How To Find Lcd In Fractions

Imagine you are a baker, preparing multiple cakes. One recipe calls for 1/3 cup of flour, another for 1/4 cup, and a third for 1/6 cup. To easily measure and compare these amounts, it's helpful to find a common unit – a denominator that all these fractions share. That's precisely what finding the least common denominator (LCD) does in mathematics. It's like finding the perfect measuring cup size to simplify your baking process.

In the world of fractions, the least common denominator, or LCD, is an essential tool. It simplifies addition, subtraction, and comparison of fractions with different denominators. Mastering the LCD transforms complex problems into manageable steps. This article will demystify the process, providing a clear understanding of how to find the LCD and showcasing its practical applications.

Understanding the Least Common Denominator (LCD)

The least common denominator, or LCD, is the smallest common multiple of the denominators of a given set of fractions. In simpler terms, it is the smallest number that each of the denominators can divide into evenly. Understanding the LCD is crucial because it allows us to perform arithmetic operations, such as addition and subtraction, on fractions with unlike denominators. Without a common denominator, these operations become significantly more complicated.

To fully grasp the concept of the LCD, it's important to first define a few related terms:

Denominator: The bottom number of a fraction, representing the total number of equal parts into which something is divided. For example, in the fraction 3/4, the denominator is 4.
Multiple: A multiple of a number is the product of that number and any integer. For example, the multiples of 3 are 3, 6, 9, 12, and so on.
Common Multiple: A number that is a multiple of two or more numbers. For example, 12 is a common multiple of 3 and 4 because it is a multiple of both.
Least Common Multiple (LCM): The smallest common multiple of two or more numbers. For example, the LCM of 3 and 4 is 12, because it is the smallest number that is a multiple of both.

The LCD is intrinsically linked to the Least Common Multiple (LCM). Specifically, the LCD of a set of fractions is the LCM of their denominators. This connection highlights the importance of understanding how to find the LCM in order to find the LCD.

Historically, the need for a common denominator arose from practical problems involving measurement and division. Ancient civilizations, such as the Egyptians and Babylonians, developed methods for working with fractions, often relying on unit fractions (fractions with a numerator of 1). As mathematical systems evolved, the concept of a common denominator became essential for performing complex calculations and comparisons. Today, the LCD is a fundamental concept in arithmetic and algebra, playing a crucial role in various mathematical applications.

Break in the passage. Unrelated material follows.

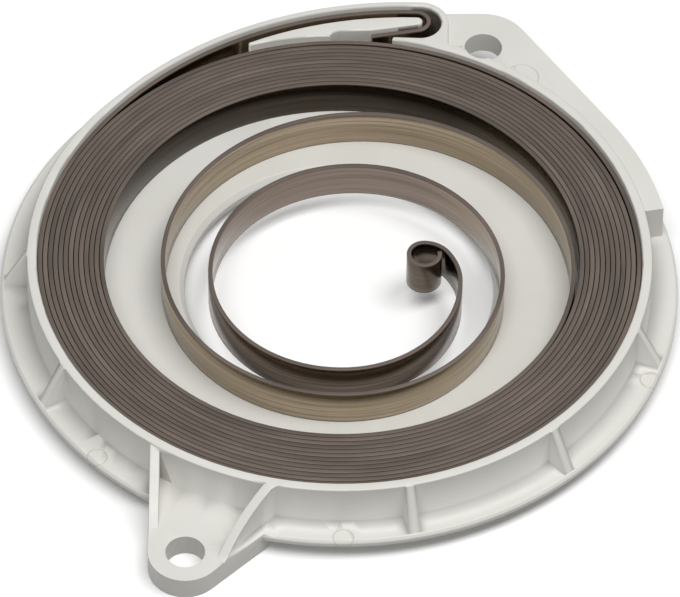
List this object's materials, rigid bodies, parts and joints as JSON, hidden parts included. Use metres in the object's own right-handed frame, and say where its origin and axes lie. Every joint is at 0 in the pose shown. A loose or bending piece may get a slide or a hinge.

The concept of LCD is based on the principle that fractions must have the same denominator to be easily added or subtracted. Consider the fractions 1/2 and 1/3. To add these fractions, we need to express them with a common denominator. The LCD of 2 and 3 is 6. Thus, we convert 1/2 to 3/6 and 1/3 to 2/6. Now, we can easily add the fractions: 3/6 + 2/6 = 5/6. This simple example illustrates the power and necessity of the LCD in fraction arithmetic. Without it, such operations would be significantly more complex.

Understanding the LCD also involves recognizing that different denominators represent different sizes of fractional parts. For instance, dividing a pizza into 4 slices (fourths) results in larger slices than dividing the same pizza into 8 slices (eighths). To accurately compare or combine fractions, these differing sizes must be converted into equivalent fractions with a common size, which is achieved by finding the LCD. This ensures that we are working with comparable units.

Methods for Finding the LCD

There are several methods to find the least common denominator (LCD) of a set of fractions. Each method offers a unique approach, and the choice of method often depends on the specific numbers involved and personal preference. Here, we will discuss three common methods: listing multiples, prime factorization, and using the greatest common divisor (GCD).

Listing Multiples

The listing multiples method is straightforward and particularly useful when dealing with smaller numbers. The basic idea is to list the multiples of each denominator until a common multiple is found. The smallest of these common multiples is the LCD.

Here’s a step-by-step guide:

List Multiples: Write down the multiples of each denominator. For example, to find the LCD of 1/4 and 1/6, list the multiples of 4 and 6.
- Multiples of 4: 4, 8, 12, 16, 20, 24, ...
- Multiples of 6: 6, 12, 18, 24, 30, ...
Identify Common Multiples: Look for the multiples that appear in both lists. In this case, 12 and 24 are common multiples of 4 and 6.
Find the Least Common Multiple: Identify the smallest of the common multiples. Here, 12 is the smallest common multiple.
Determine the LCD: The least common multiple is the LCD. Therefore, the LCD of 1/4 and 1/6 is 12.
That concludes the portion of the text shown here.